3. Lee Morgan: The Sidewinder

I once played in a band at university. When I joined, the tenor saxophone player took me to one side and said ‘play like this’, thrusting a copy of The Sidewinder into my hand. I’ve only just procured my own copy, but it seems excellent.

2. John Coltrane: Blue Train

First lent to me by a neighbour, I sat through this unimpressed as a youngster. I now know that the necessary jazz frameworks were not yet in place in my underdeveloped brain. Now that the groundwork’s been done, this one sits very nicely indeed. If you can overlook all the ludicrous railroad metaphors in the liner notes. “Trane rides swiftly down a lonesome track with Lee and Curtis shoveling extra coal into the boiler near the end of his solo”. Come off it, chaps.

1. Herbie Hancock: Cantaloupe Island

During one lazy jaunt to Dundee during student days, I found myself leaving the Wellgate Virgin clutching Withnail and I, Apocalyspse Now, and Cantaloupe Island. The latter has been a slow burner for me: immediately unremarkable, but a grower. Probably responsible for the development of the jazz frameworks (above). Notable for the title tune, as well as the well-known Watermelon Man. Understated, laid back, and highly recommended.

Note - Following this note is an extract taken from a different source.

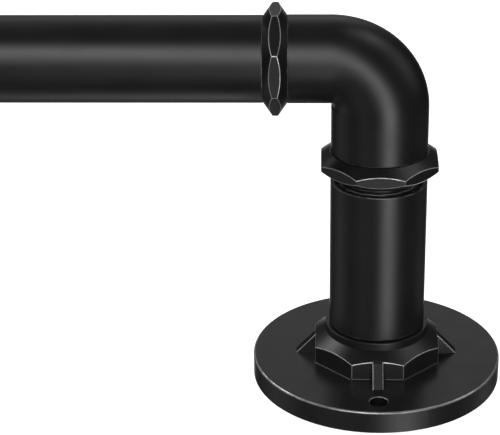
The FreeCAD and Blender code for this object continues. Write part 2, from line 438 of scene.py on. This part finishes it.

Gosh, I’ve gone on a bit. Sorry about that.

On Inserting a Picture

December 19, 2006

OK, so that post seems to have worked. I’m trying to add in a picture now. If it works, you should see a charming likeness of Pelumi, who was staying at the weekend. We enjoyed a little musical messabout too, and he was most tolerant of my clumsy pop chords muddying up his subtle, elegant riffs.